Pitfall 2: Results May Vary
This pitfall is more for those contemplating early retirement than those living in retirement. As we’ve covered in several previous columns, if a large part of your nest egg is in the accumulated value of your practice, you should use extra caution in estimating the sale price and end profit of selling. Be on the lookout for factors that could change the sale price of your practice, including the supply of dentists in your area, the success of those practices, local demographic changes such as the departure of a previously big employer or industry in the area, overall property values, local property and business taxes, and many more. Many if not all of these factors are outside of your immediate control, so it is paramount that you have savings and investments beyond your practice.

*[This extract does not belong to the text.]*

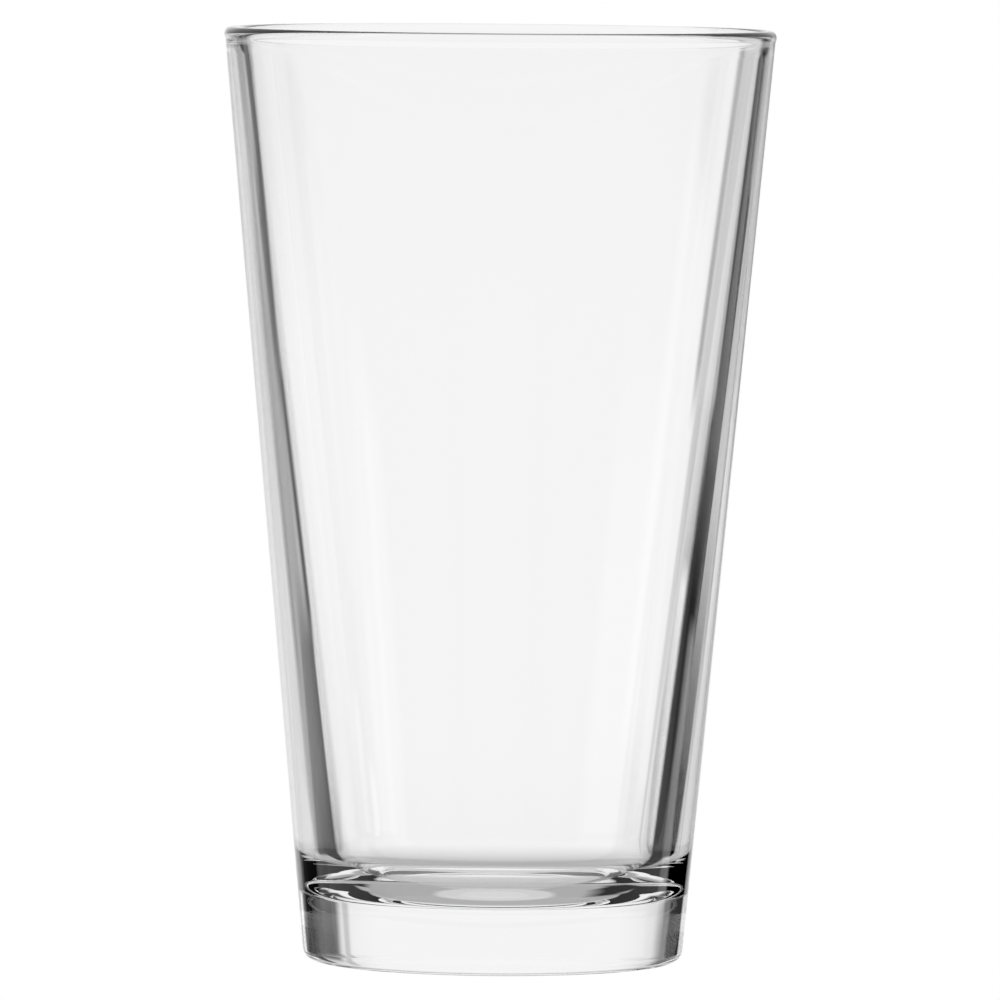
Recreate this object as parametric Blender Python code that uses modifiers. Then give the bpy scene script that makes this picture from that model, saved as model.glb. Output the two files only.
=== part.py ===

Avoid the obstacle: Take a good long hard look at your nest egg and your financial plan and make sure both are sound, based in reality, and flexible enough that you could weather some hits to your portfolio, the value of your practice, or other assets. The economy is cyclical, and while those cycles are easy to spot in retrospect, they are notoriously hard to predict in real time. A portfolio that’s flying high this year—and has been for the last five—could take a swift and unexpected dip, even if you are invested in ways that reduce your risk profile as you near retirement. A local real estate environment that’s hot as an oven today could be substantially different only a few short years from now.
Take note: ending up with less than you expected to retire on doesn’t necessarily mean you can’t retire early. It may simply mean adjusting your spending level and retirement lifestyle if everything doesn’t pan out exactly according to plan.
Pitfall 3: Counting on Your Uncle Sam
We discussed in greater detail for our sister site Physician’s Money Digest the difficult decision of when to begin collecting Social Security. If you retire early, you may be tempted to dip into those funds before they run out or before you run out. You can start collecting Social Security benefits as early as age 62, but that doesn’t mean you should. If you start collecting at age 62, you will forego as much as 25% of the monthly amount you will receive by waiting until full retirement age (age 67 for those born after 1960).
Avoid the obstacle: If you’re in position to do so, wait as long as you can to begin taking Social Security benefits. Your benefits will increase each year between the ages of 67 and 70 if you don’t begin to withdraw. (Note: This may change if the political climate around Social Security changes). Unlike unemployment, you can continue to work, or rejoin the workforce, and still receive your benefit, although you need to look into the various income and tax factors you’ll need to know. Consult an advisor or a tax attorney, who can go over your situation and make some recommendations.